Yes, some of the moderates don’t like the Green New Deal. And the left-leaning politicians were more vociferous in their denunciation of the fossil fuel industry, with Sen. Bernie Sanders of Vermont accusing the corporations of “criminal activity that cannot be allowed to continue,” and Sen. Elizabeth Warren of Massachusetts vowing to take on a Washington that “works great for the oil companies, just not for the people worried about climate change.”
But those differences belie the candidates’ fundamental agreement that transformative policy is needed to address climate change, including that:
- emissions of greenhouse gases from fossil energy have to be brought to zero no later than 2050;
- an expansive and rapid economic transformation with special attention to the needs of workers is key; and
- trillions of dollars of federal investment will be necessary and worth the money given the scientific evidence that the alternative would be far costlier.
“I think it’s pretty clear from everyone on that stage that you can’t be serious about running for president if you are not committed to acting on the climate crisis,” said Tiernan Sittenfeld, vice president for government relations for the League of Conservation Voters, who watched the sessions live from the Fox Theatre audience in Detroit.
John Delaney, the entrepreneur and former Maryland congressman, touted a plan centered on a fast-rising carbon tax that he said would get the nation to net zero emissions by mid-century. That and Montana Gov. Steve Bullock’s talk of aiding fossil fuel workers in the transition to a carbon-neutral world put the supposed soft-pedalers squarely in the same lane traveled by Sanders.
Ryan, a dark horse who casts himself as a working-class hero, didn’t take the bait when he was asked if he was worried by Sanders’ plan to phase out the internal combustion engine. “We’re going to make 10 million electric vehicles somewhere in the world in the next 10 years,” Ryan said. “I want them made in the United States.”
That put him right in tune with Warren, who said her big-ticket, transformative industrial and trade platform would position a new American green-energy industry as an exporter of technology to the world. It is a theme that seems destined to re-emerge when one of the contenders faces President Donald Trump, who touts his “Energy Dominance” agenda of increasing U.S. exports of carbon fuels.
Sanders was the most vocal in blasting the fossil fuel industry: “What do you do with an industry that knowingly, for billions of dollars in short-term profits, is destroying this planet?” But others have taken aim at the fossil fuels industries, too, as when Sen. Kirsten Gillibrand of New York proposed recently to impose an excise tax on their production to pay for climate damages.
For anyone seeking detailed, thoughtful discussion of complex policy particulars, this was an ill-suited format: 20 candidates, divided over two nights, spent 21 minutes in total on climate and environmental issues, similar to the first debate, in June. Inevitably, it boiled down to sound bites.
A Role for Fossil Fuels?
From time to time, CNN’s panelists managed to fan sparks into brief flames.

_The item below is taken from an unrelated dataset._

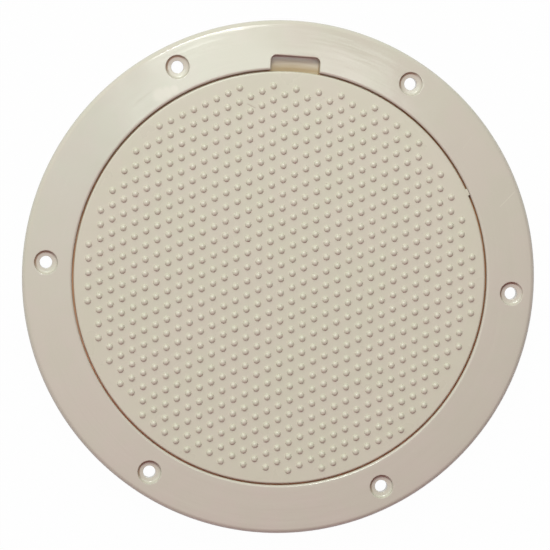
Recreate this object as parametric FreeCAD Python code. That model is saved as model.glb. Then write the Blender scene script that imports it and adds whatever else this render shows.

“What do you know that they don’t?” Dana Bash asked Washington Gov. Jay Inslee at the opening of a short round-robin on climate change.
In response, Inslee singled out Biden’s platform as full of “middle ground solutions” that “are not going to save us.”
Biden bristled, “There’s nothing middle ground about my plan.” He pointed to his 2030 goal for all-electric vehicles—a seemingly more rapid deployment than envisioned in a bill co-sponsored by Sanders, Harris and Gillibrand. But a close reading of Biden’s platform shows 2030 is his deadline for the roll-out of a charging station network, not an all-EV fleet.
“Our house is on fire,” Inslee shot back. “We have to stop using coal in 10 years, and we need a president to do it or it won’t get done.”
Pressing Biden, Bash asked whether fossil fuels, including coal and fracking, had “any place in your administration.” Biden answered vaguely that “we would work it out.”
Still Waiting to Hear How They’ll Get There
Atmospheric scientist Michael Oppenheimer of Princeton, who has been one of the lead authors of the reports of the Intergovernmental Panel on Climate Change, said the candidates’ universal acknowledgement of the climate crisis was “certainly interesting and, up to a point, encouraging.”
“While it’s nice that most were on board with the concept of an aggressive stance against climate change, by and large we are still waiting for the ‘how to get there’ part,” Oppenheimer said.
For now, there may still be too many long-shot candidates and too many spitball pitches to completely make sense of the climate policy debate. Still, even the least likely players were reckoning with the enormity of the challenge.
“This is going to be a tough truth, but we are too late. We are 10 years too late,” said Andrew Yang, the technology entrepreneur who believes a universal basic income could help address all our ailments, even the climate crisis.
“We need to do everything we can to start moving the climate in the right direction,” he said, “but we also need to start moving our people to higher ground.”